*** Given material

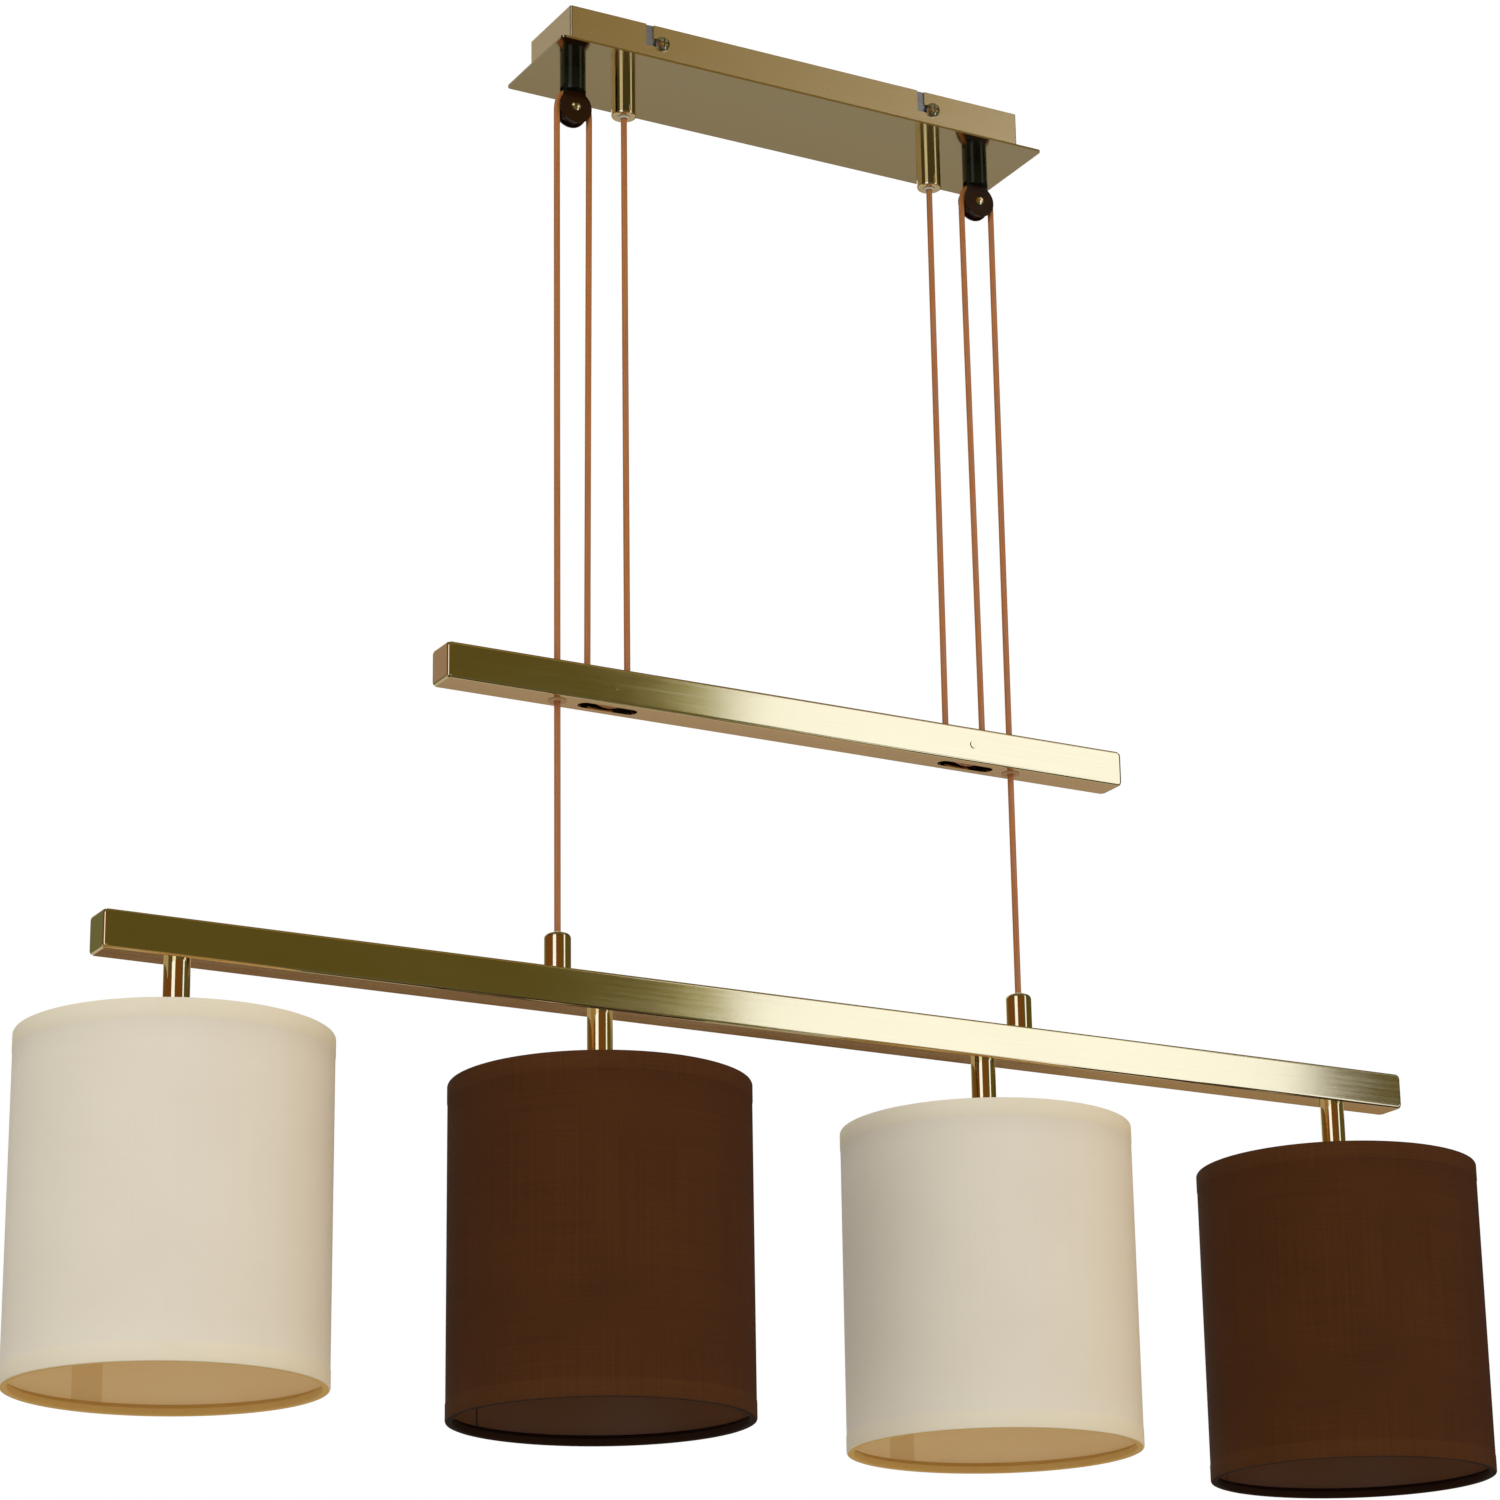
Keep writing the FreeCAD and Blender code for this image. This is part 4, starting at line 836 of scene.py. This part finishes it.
DARK = (0.112, 0.094, 0.024, 1.0)
DIM = (0.05, 0.05, 0.028, 1.0)
UMBER = (0.18, 0.075, 0.015, 1.0)
BRIGHT = (1.24, 1.41, 1.95, 1.0)
LEFT_CARD_TOP_Z = 2.2
REAR_LOW_TOP_Z = 0.85
REAR_MIDDLE_TOP_Z = 1.6
card("flag_left", -145, -66, CARD_FOOT_Z, CARD_SPLIT_Z, UMBER)
card("card_left", -66, -40, CARD_FOOT_Z, LEFT_CARD_TOP_Z, BRIGHT)
card("flag_front", -40, 12, CARD_FOOT_Z, CARD_SPLIT_Z, UMBER)
card("flag_front_right", 12, 27.3, CARD_FOOT_Z, CARD_SPLIT_Z, DARK)
card("card_edge", 27.3, 28.4, CARD_FOOT_Z, CARD_SPLIT_Z, (0.35, 0.34, 0.07, 1.0))
card("card_right", 28.4, 40.4, CARD_FOOT_Z, CARD_SPLIT_Z, BRIGHT)
card("flag_right", 40.4, 150, CARD_FOOT_Z, CARD_SPLIT_Z, DARK)
card("flag_high_left", -145, -66, CARD_SPLIT_Z, CARD_TOP_Z, DIM)
card("flag_high_front", -40, 21, CARD_SPLIT_Z, CARD_TOP_Z, DIM)
card("card_high_left", 21, 29, CARD_SPLIT_Z, CARD_TOP_Z, (0.31, 0.215, 0.070, 1.0))
card("card_high_right", 29, 41, CARD_SPLIT_Z, CARD_TOP_Z, (0.32, 0.22, 0.07, 1.0))
card("card_high_edge", 41, 52, CARD_SPLIT_Z, CARD_TOP_Z, WHITE)
card("flag_high_right", 52, 150, CARD_SPLIT_Z, CARD_TOP_Z, DIM)
card("rear_low", -178, -145, CARD_FOOT_Z, REAR_LOW_TOP_Z, (0.16, 0.165, 0.085, 1.0))
card("rear_middle", -178, -145, REAR_LOW_TOP_Z, REAR_MIDDLE_TOP_Z, (0.35, 0.25, 0.21, 1.0))
card("rear_high", -178, -145, REAR_MIDDLE_TOP_Z, CARD_TOP_Z, (0.49, 0.46, 0.45, 1.0))
flat_card("ceiling_flag", (-CEILING_HALF, -CEILING_HALF), (CEILING_HALF, CEILING_HALF),
          (0.16, 0.14, 0.06, 1.0), height=CARD_TOP_Z)
flat_card("floor_front", (-4.5, -6.0), (4.5, 0.6), (0.12, 0.12, 0.07, 1.0))
card("floor_left", -64, -38, FLOOR_RING_Z, FLOOR_RING_Z, BRIGHT, near=FLOOR_RING_INNER)
card("floor_right", 36, 52, FLOOR_RING_Z, FLOOR_RING_Z, BRIGHT, near=FLOOR_RING_INNER)
flat_card("floor_near", (0.2, 1.5), (3.4, 2.52), (0.46, 0.43, 0.38, 1.0))
flat_card("floor_middle", (0.2, 2.52), (3.4, 2.8), (0.44, 0.33, 0.26, 1.0))
flat_card("floor_far", (0.2, 2.8), (2.1, 4.4), (0.13, 0.065, 0.02, 1.0))
flat_card("floor_far_right", (2.1, 2.8), (3.4, 4.4), (0.30, 0.19, 0.09, 1.0))

# %% [markdown]
# ## Lights
# A large soft light at the front left shapes the cream drums. A weak warm one at the right tints
# their right edges. Neither shows in the brass, because the cards already stand for what it mirrors.

# %% Soft key light from the front left, and a weak warm light from the right
KEY_PLACE = Vector((-2.2, -3.2, 1.2))
WARM_PLACE = Vector((3.2, -1.25, -0.3))


def area_light(name, place, aim, width, watts, color):
    lamp = bpy.data.lights.new(name, "AREA")
    lamp.shape = "SQUARE"
    lamp.size = width
    lamp.energy = watts
    lamp.color = color
    holder = bpy.data.objects.new(name, lamp)
    bpy.context.scene.collection.objects.link(holder)
    holder.matrix_world = (Matrix.Translation(place)
                           @ (aim - place).to_track_quat("-Z", "Y").to_matrix().to_4x4())
    holder.visible_glossy = False


area_light("key", KEY_PLACE, aim=Vector((0, 0, -0.5)), width=2.0, watts=64.0,
           color=(1.0, 0.98, 0.95))
area_light("warm_fill", WARM_PLACE, aim=Vector((0, 0, -0.6)), width=1.5, watts=20.0,
           color=(1.0, 0.55, 0.02))

# %% [markdown]
# ## Finish
# The colours are shown as they are, with no film curve.

# %% Show the colours as they are
bpy.context.scene.view_settings.view_transform = "Standard"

******

*Exercise brief*.
From the listing above, reproduce all the lines exactly.

*Answer to this exercise*.
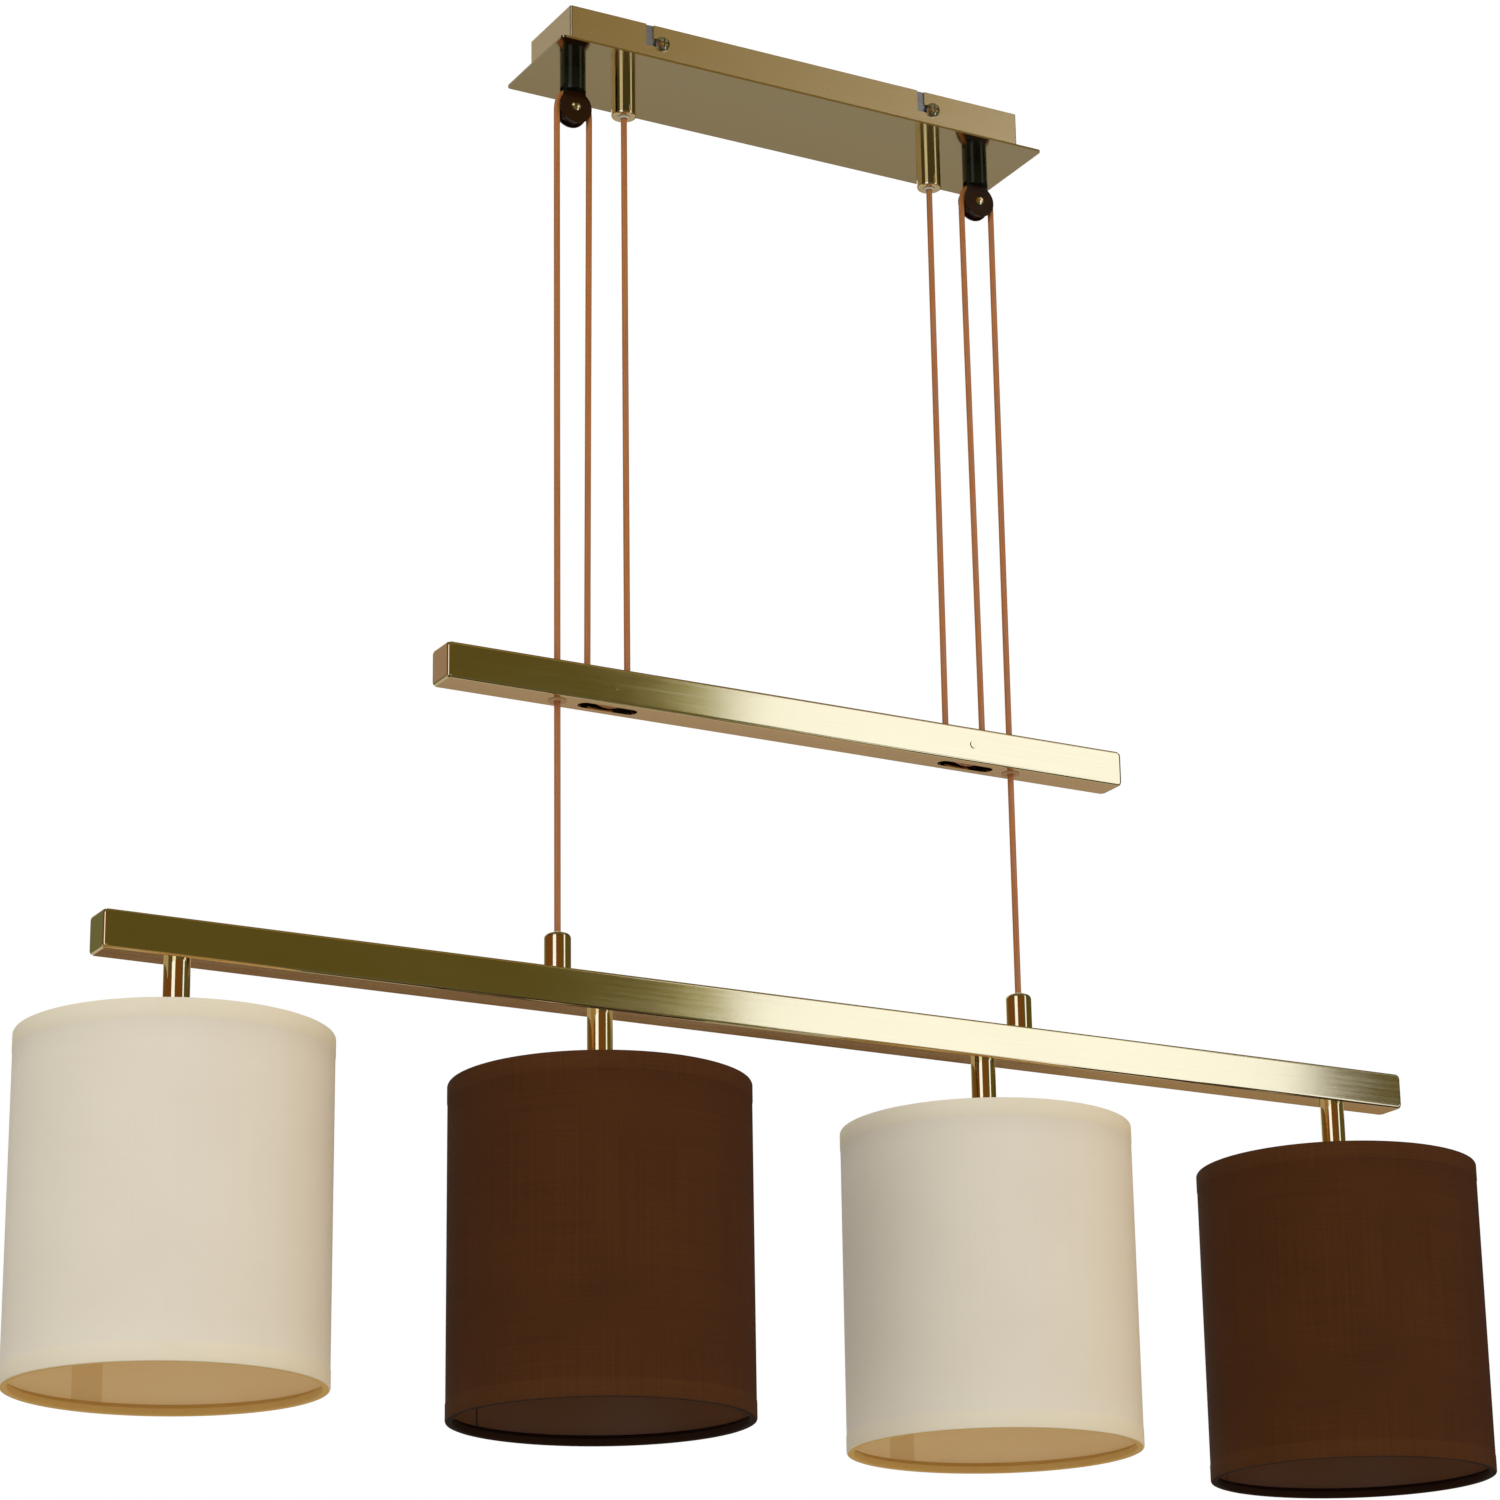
Keep writing the FreeCAD and Blender code for this image. This is part 4, starting at line 836 of scene.py. This part finishes it.
DARK = (0.112, 0.094, 0.024, 1.0)
DIM = (0.05, 0.05, 0.028, 1.0)
UMBER = (0.18, 0.075, 0.015, 1.0)
BRIGHT = (1.24, 1.41, 1.95, 1.0)
LEFT_CARD_TOP_Z = 2.2
REAR_LOW_TOP_Z = 0.85
REAR_MIDDLE_TOP_Z = 1.6
card("flag_left", -145, -66, CARD_FOOT_Z, CARD_SPLIT_Z, UMBER)
card("card_left", -66, -40, CARD_FOOT_Z, LEFT_CARD_TOP_Z, BRIGHT)
card("flag_front", -40, 12, CARD_FOOT_Z, CARD_SPLIT_Z, UMBER)
card("flag_front_right", 12, 27.3, CARD_FOOT_Z, CARD_SPLIT_Z, DARK)
card("card_edge", 27.3, 28.4, CARD_FOOT_Z, CARD_SPLIT_Z, (0.35, 0.34, 0.07, 1.0))
card("card_right", 28.4, 40.4, CARD_FOOT_Z, CARD_SPLIT_Z, BRIGHT)
card("flag_right", 40.4, 150, CARD_FOOT_Z, CARD_SPLIT_Z, DARK)
card("flag_high_left", -145, -66, CARD_SPLIT_Z, CARD_TOP_Z, DIM)
card("flag_high_front", -40, 21, CARD_SPLIT_Z, CARD_TOP_Z, DIM)
card("card_high_left", 21, 29, CARD_SPLIT_Z, CARD_TOP_Z, (0.31, 0.215, 0.070, 1.0))
card("card_high_right", 29, 41, CARD_SPLIT_Z, CARD_TOP_Z, (0.32, 0.22, 0.07, 1.0))
card("card_high_edge", 41, 52, CARD_SPLIT_Z, CARD_TOP_Z, WHITE)
card("flag_high_right", 52, 150, CARD_SPLIT_Z, CARD_TOP_Z, DIM)
card("rear_low", -178, -145, CARD_FOOT_Z, REAR_LOW_TOP_Z, (0.16, 0.165, 0.085, 1.0))
card("rear_middle", -178, -145, REAR_LOW_TOP_Z, REAR_MIDDLE_TOP_Z, (0.35, 0.25, 0.21, 1.0))
card("rear_high", -178, -145, REAR_MIDDLE_TOP_Z, CARD_TOP_Z, (0.49, 0.46, 0.45, 1.0))
flat_card("ceiling_flag", (-CEILING_HALF, -CEILING_HALF), (CEILING_HALF, CEILING_HALF),
          (0.16, 0.14, 0.06, 1.0), height=CARD_TOP_Z)
flat_card("floor_front", (-4.5, -6.0), (4.5, 0.6), (0.12, 0.12, 0.07, 1.0))
card("floor_left", -64, -38, FLOOR_RING_Z, FLOOR_RING_Z, BRIGHT, near=FLOOR_RING_INNER)
card("floor_right", 36, 52, FLOOR_RING_Z, FLOOR_RING_Z, BRIGHT, near=FLOOR_RING_INNER)
flat_card("floor_near", (0.2, 1.5), (3.4, 2.52), (0.46, 0.43, 0.38, 1.0))
flat_card("floor_middle", (0.2, 2.52), (3.4, 2.8), (0.44, 0.33, 0.26, 1.0))
flat_card("floor_far", (0.2, 2.8), (2.1, 4.4), (0.13, 0.065, 0.02, 1.0))
flat_card("floor_far_right", (2.1, 2.8), (3.4, 4.4), (0.30, 0.19, 0.09, 1.0))

# %% [markdown]
# ## Lights
# A large soft light at the front left shapes the cream drums. A weak warm one at the right tints
# their right edges. Neither shows in the brass, because the cards already stand for what it mirrors.

# %% Soft key light from the front left, and a weak warm light from the right
KEY_PLACE = Vector((-2.2, -3.2, 1.2))
WARM_PLACE = Vector((3.2, -1.25, -0.3))


def area_light(name, place, aim, width, watts, color):
    lamp = bpy.data.lights.new(name, "AREA")
    lamp.shape = "SQUARE"
    lamp.size = width
    lamp.energy = watts
    lamp.color = color
    holder = bpy.data.objects.new(name, lamp)
    bpy.context.scene.collection.objects.link(holder)
    holder.matrix_world = (Matrix.Translation(place)
                           @ (aim - place).to_track_quat("-Z", "Y").to_matrix().to_4x4())
    holder.visible_glossy = False


area_light("key", KEY_PLACE, aim=Vector((0, 0, -0.5)), width=2.0, watts=64.0,
           color=(1.0, 0.98, 0.95))
area_light("warm_fill", WARM_PLACE, aim=Vector((0, 0, -0.6)), width=1.5, watts=20.0,
           color=(1.0, 0.55, 0.02))

# %% [markdown]
# ## Finish
# The colours are shown as they are, with no film curve.

# %% Show the colours as they are
bpy.context.scene.view_settings.view_transform = "Standard"